James Horner kept the DVD containing the mock-up song for two months in his pocket, waiting for James Cameron to be in one of his good days.
"He was very happy one day. He showed me the first special effect of a Titanic scene, where the ship is at the bottom of the ocean and the old woman, Rose, starts telling the story and the camera moves up the ship, and as it moves up, the ship becomes real, and we see the dry dock, and we can see all the people coming. It was a stunning piece of filmmaking. Jim just loved it and he's very happy. He had been trying it for months that had never worked out. And now he got a version of it and I took that day: ‘Jim, can I play you something?’ He said: ‘yeah!! sure whatever… sure.’ and he's listening to the song."
After having played it to his family, James Cameron decided two weeks before the film's release to put the song during a test session in New York.
"Right before the screening, he decided to put the song in, as opposed to the orchestral piece that I wrote. He was so frightened, that if I was too corny, that the song was just too much over the top… And, obviously the reaction of the audience was what he had wanted: everybody was appropriately emotional and it was only in that moment that he agreed to take the song."
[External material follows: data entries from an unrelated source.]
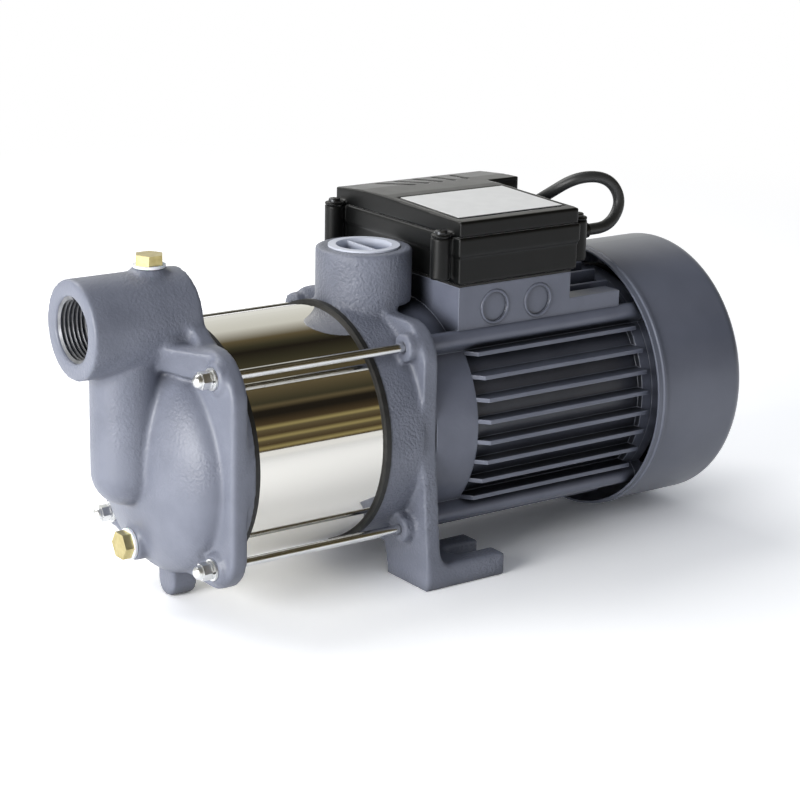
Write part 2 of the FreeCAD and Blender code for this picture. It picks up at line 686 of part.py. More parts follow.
rod_along_x(cover, cover_face + S.cavity_depth * HALF, S.drain_reach + S.cavity_depth * HALF, (ZERO, -S.drain_drop),
            S.pad_radius, backwards=True)
drawing = sketch_on(cover, "YZ_Plane", z=cover_face)
for side in (-1.0, 1.0):
    for level in (-1.0, 1.0):
        circle(drawing, (S.rod_y * side, S.rod_z * level), S.seat_radius)
pad(cover, drawing, S.nut_seat, backwards=True)
stub_low = S.stub_radius - S.shaft_height
drawing = sketch_on(cover, "YZ_Plane", z=cover_back)
rectangle(drawing, (-S.stub_radius, stub_low), (S.stub_radius, -S.cover_half_height))
pad(cover, drawing, S.stub_length, backwards=True)
drawing = sketch_on(cover, "YZ_Plane", z=cover_back)
circle(drawing, (ZERO, stub_low), S.stub_radius)
pad(cover, drawing, S.stub_length, backwards=True)
drawing = sketch_on(cover, "XZ_Plane")
outline(drawing, [
    (cover_back, ZERO), (cover_back, S.cavity_radius), (cover_back - S.cavity_depth, S.cavity_radius),
    (cover_back - S.cavity_depth - S.cavity_cone, S.cavity_end), (cover_back - S.cavity_depth - S.cavity_cone, ZERO),
])
groove(cover, drawing)
hole_along_x(cover, port_x, S.thread_depth, suction_axis, S.thread_radius)
hole_along_x(cover, port_x, S.suction_reach - S.passage_end, suction_axis, S.passage_radius)
hole_along_z(cover, S.suction_height, S.suction_height + S.nose_drop * 2.0, (nose_x, ZERO), S.passage_radius)
hole_along_z(cover, S.priming_height, S.priming_height - S.suction_height, priming_place, S.plug_thread)
hole_along_x(cover, cover_face - S.drain_reach, S.drain_reach + S.cavity_depth * HALF, (ZERO, -S.drain_drop),
             S.plug_thread)
drawing = sketch_on(cover, "YZ_Plane", z=cover_face - S.nut_seat)
for side in (-1.0, 1.0):
    for level in (-1.0, 1.0):
        circle(drawing, (S.rod_y * side, S.rod_z * level), S.rod_radius)
pocket(cover, drawing, S.nut_seat + plate_length, forwards=True)

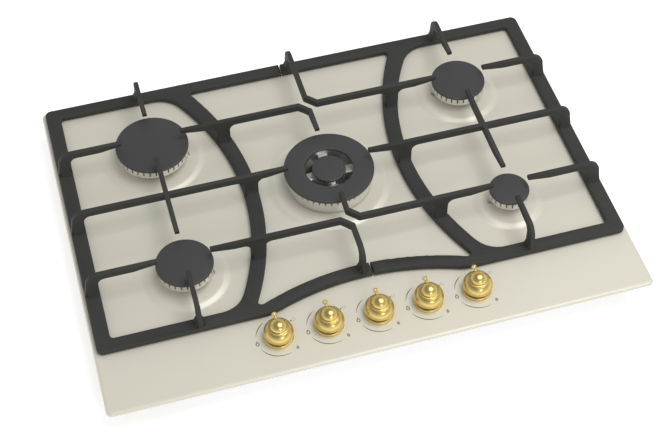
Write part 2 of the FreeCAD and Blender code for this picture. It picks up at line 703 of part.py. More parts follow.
def waist_edge(side):
    """The middle window's side edge: flatter behind the waist than in front of it."""
    low, high = BAND_BOTTOM - 1, BAND_TOP + 1
    front = waist_disc(side, WAIST_R).common(box(-PLATE_W, PLATE_W, -PLATE_D, WAIST_Y, low, high))
    rear = cylinder(side * (WAIST_X + WAIST_FLAT_R), WAIST_Y, low, high, WAIST_FLAT_R)
    return front.fuse(rear.common(box(-PLATE_W, PLATE_W, WAIST_Y, PLATE_D, low, high)))


def waist_middle_x(y):
    """Middle line of the curved band at y, measured from the plate's middle."""
    radius = WAIST_R - FRAME_SIDE_W / 2
    return WAIST_X + WAIST_R - math.sqrt(radius ** 2 - (y - WAIST_Y) ** 2)


def frame_blank():
    """Both frames in one piece: outline with the arch over the knobs, and three windows."""
    low, high = BAND_BOTTOM, BAND_TOP
    blank = box(-FRAME_X, FRAME_X, FRAME_FRONT_Y, FRAME_REAR_Y, low, high)
    blank = blank.makeFillet(FRAME_CORNER_R, upright_edges(blank, lambda x, y: True))
    blank = blank.cut(cylinder(0, ARCH_Y, low - 1, high + 1, ARCH_R))
    blank = blank.makeFillet(ARCH_BLEND_R, upright_edges(
        blank, lambda x, y: abs(y - FRAME_FRONT_Y) < 1e-3 and abs(x) < FRAME_X / 2))
    for side in (-1, 1):
        x0, x1 = sorted((side * (FRAME_X - FRAME_SIDE_W), side * WAIST_X))
        window = box(x0, x1, FRAME_FRONT_Y + FRAME_END_W, FRAME_REAR_Y - FRAME_END_W, low - 1, high + 1)
        window = window.common(waist_disc(side, WAIST_R - FRAME_SIDE_W))
        window = window.makeFillet(WINDOW_CORNER_R, upright_edges(window, lambda x, y: abs(x) > SIDE_X))
        window = window.makeFillet(WAIST_REAR_R, upright_edges(window, lambda x, y: abs(x) < SIDE_X and y > 0))
        window = window.makeFillet(WAIST_FRONT_R, upright_edges(window, lambda x, y: abs(x) < SIDE_X and y < 0))
        blank = blank.cut(window)
    middle = box(-SIDE_X, SIDE_X, FRAME_FRONT_Y, FRAME_REAR_Y - FRAME_END_W, low - 1, high + 1)
    middle = middle.cut([waist_edge(-1), waist_edge(1),
                         cylinder(0, ARCH_Y, low - 2, high + 2, ARCH_R + FRAME_END_W)])
    middle = max(middle.Solids, key=lambda s: s.Volume)
    middle = middle.makeFillet(WINDOW_CORNER_R, upright_edges(middle, lambda x, y: abs(y - WAIST_Y) > 1))
    return blank.cut(middle)


def half_mask(side):
    """The plan area of one support: the two halves part off the middle, to opposite sides."""
    rear = -SPLIT_X + side * SPLIT_GAP / 2
    front = SPLIT_X + side * SPLIT_GAP / 2
    far = side * PLATE_W
    low, high = BAND_BOTTOM - 1, BAND_TOP + 1
    rear_part = box(min(rear, far), max(rear, far), 0, PLATE_D, low, high)
    front_part = box(min(front, far), max(front, far), -PLATE_D, 0, low, high)
    return rear_part.fuse(front_part)


def bar_profile():
    """Cross-section of a bar, in the upright plane, with its top edges rounded."""
    half, r = BAR_W / 2, BAR_EDGE_R
    shape = Outline(-half, BAR_BOTTOM).line(-half, BAR_TOP - r)
    shape.arc(quarter(-half + r, BAR_TOP - r, r, -1, 1), (-half + r, BAR_TOP)).line(half - r, BAR_TOP)
    shape.arc(quarter(half - r, BAR_TOP - r, r, 1, 1), (half, BAR_TOP - r)).line(half, BAR_BOTTOM)
    return shape.face()


def bar(start, end, tips=()):
    """A straight bar between two plan points; tips names its free ends, "start" or "end"."""
    run = Vector(end[0] - start[0], end[1] - start[1], 0)
    solid = bar_profile().extrude(Vector(0, run.Length, 0))
    for tip in tips:
        at, inward = (0, 1) if tip == "start" else (run.Length, -1)
        under = Part.makePolygon([Vector(-BAR_W, at + inward * u, z) for u, z in (
            (-1, BAR_BOTTOM - 1), (TIP_TAPER, BAR_BOTTOM - 1), (TIP_TAPER, BAR_BOTTOM), (0, BAR_TOP - TIP_H),
            (-1, BAR_TOP - TIP_H), (-1, BAR_BOTTOM - 1))])
        solid = solid.cut(Part.Face(under).extrude(Vector(2 * BAR_W, 0, 0)))
    solid.rotate(Vector(0, 0, 0), Vector(0, 0, 1), math.degrees(math.atan2(run.y, run.x)) - 90)
    solid.translate(Vector(start[0], start[1], 0))
    return solid


def knuckle(point):
    """The round corner where two bars meet at an angle."""
    half, r = BAR_W / 2, BAR_EDGE_R
    shape = Outline(0, BAR_BOTTOM).line(0, BAR_TOP).line(half - r, BAR_TOP)
    shape.arc(quarter(half - r, BAR_TOP - r, r, 1, 1), (half, BAR_TOP - r)).line(half, BAR_BOTTOM)
    return turned(shape, *point)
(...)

He concluded the discussion on his collaboration with James Cameron by describing it this way:
"There's always some tricky aspect of working in film and working with these gifted directors that all have an idea of what they want to do but don't know how to achieve it. Jim Cameron is unique in that, now… He’s always told me, if he could write the music he would, because he does everything else: camera, writing, all of this stuff… Now on Avatar, because he got the hang of editing the music done so well, because his scenes changed so much–he was editing film from 4 hours down to 2 hours–and he did all the music editing himself… so he now feels anything I write he can redo himself. It’s just one of those things."